My noble friend Lady Bakewell said, as often people say, “I have paid taxes all my life, why can't I be taken care of?”. The bad news is that your taxes are not adequate to take care of you when you need help. I am sorry about that. That is the reality. We find the same crisis in pensions. The pension that you have accumulated over a working life is no longer adequate to pay for the long after-work life that you will have. Once upon a time, when Beveridge put in his proposals, the working man lived three years beyond retirement. It was easy and the pension funds were flush with money. Now, you probably work for say 35 years and live for another 25 to 30 years. It is difficult to devise a system of pensions unless you have saved a lot of money to begin with, which will make it feasible for you to have a comfortable life later on. Somebody has to be the hard man and I will choose to be the hard man here.

At the very least, the cap should be indexed. I will come on to what my noble friend Lord Lipsey said, but we should make it quite clear that the cap of £35,000 cannot be kept constant. It will have to be indexed either to prices or earnings; whichever the Government find more money-saving.

Secondly, my noble friend Lord Lipsey said some very good things about this. There is a market failure in the social care insurance business. Of course, as many noble Lords have already said, it is because people confuse social care with health and they think that health is taken care of. Therefore they think, “Why am I not looked after for this?”.

We have to incentivise the buying of social care insurance at a very young age by people. The way to incentivise it, although I have not worked it out, would be that the amount of cap you get later would be related to how much preparation you have made earlier.
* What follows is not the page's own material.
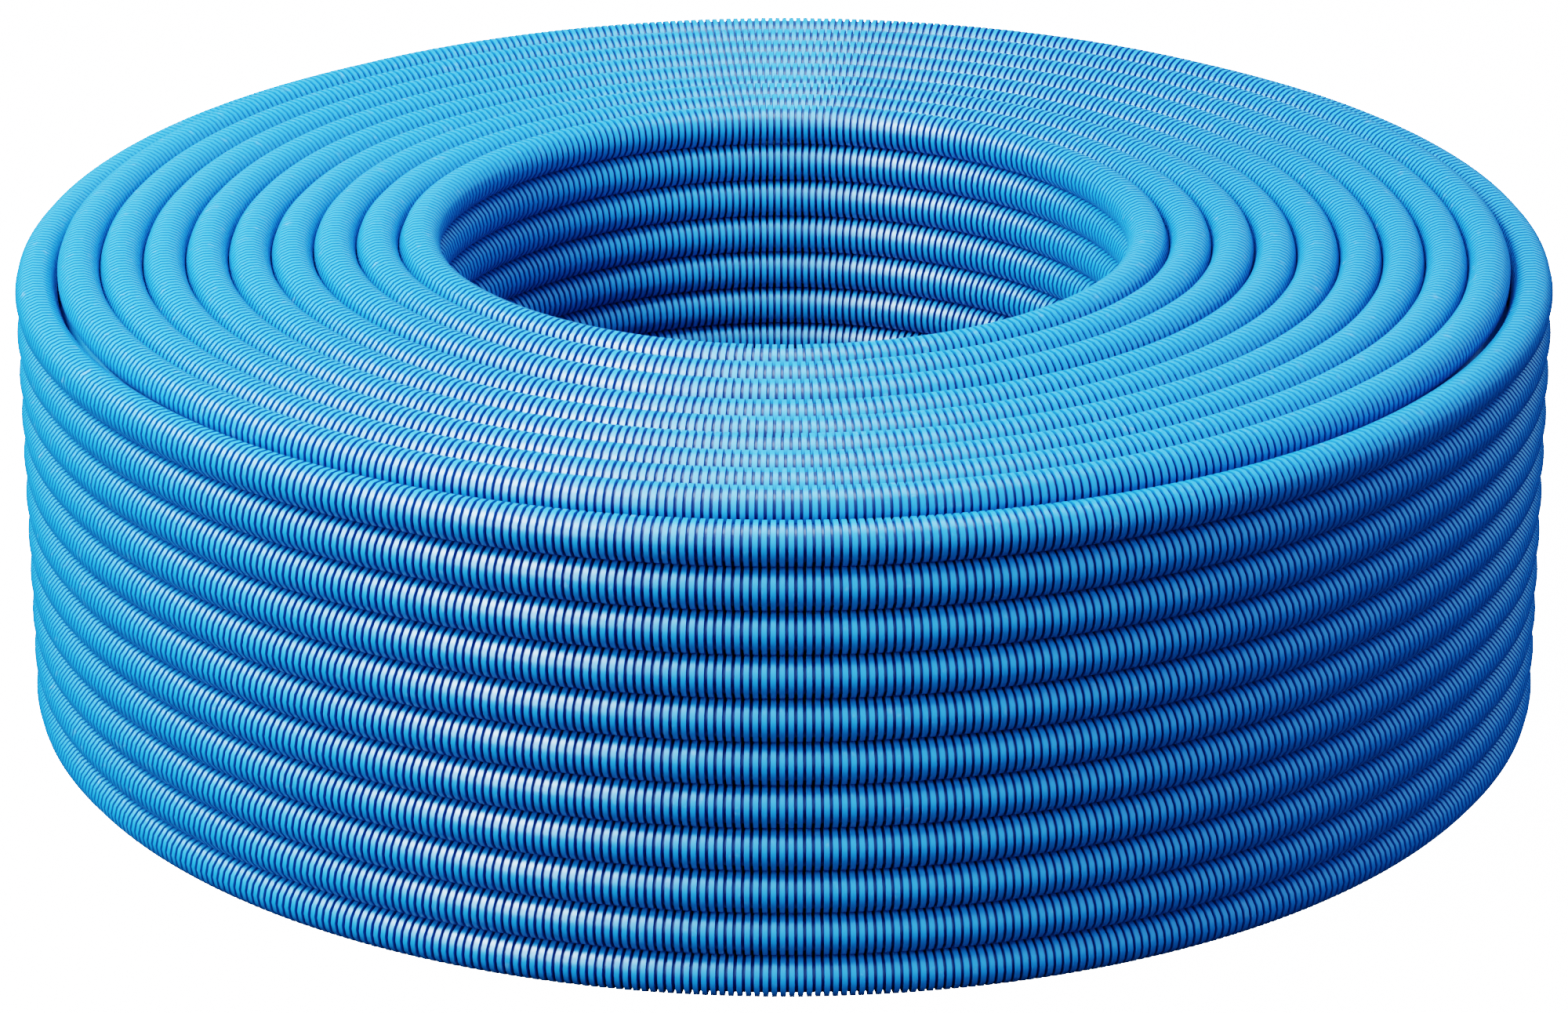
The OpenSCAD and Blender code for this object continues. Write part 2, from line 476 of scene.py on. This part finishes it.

If you have actually taken care of some of your needs, then we will help you along. That is not to say that we will not help other people, but ultimately this proposal, as many noble Lords have said, is benefiting the better off. To the better off we will say, “Prepare early on. You may be only 25 now, but if you recognise that you will face problems when you are 70, there will be schemes and there could be some government help for you”.

One of the other problems that we will have is that while we have not saved very much, we have been beguiled into thinking that buying a house is buying an appreciating asset. If you buy a car, you do not think that the car will appreciate as an asset. Why do we all think that a house should appreciate because of inflation? Asset price inflation will not go on. A house will not be the kind of wealth that will support you. It ought not to. We ought not to be living with the continuous asset price inflation that we have seen. Equity release will not be a way out in the future.

Given all these problems, I hope that the Government will accept some version of Andrew Dilnot’s report because we cannot again kick the problem into the long grass and come back to it in several years. That is not possible. We have to start with Dilnot and examine whether £35,000 is the right amount and whether we should index it, or whether £100,000 is the right amount and should we reduce it, especially given that the rich not only have more assets than the poor but they live longer. Both ways, there is this kind of regressive redistribution.

Therefore, we have to be very careful and examine the long-run economics, and the projections in Dilnot are not enough. The long-run economics in the general macroeconomic context are what we can afford and who will pay what in a carefully humane way. But let us not get carried away and let us not land ourselves with yet another bankruptcy-making proposal.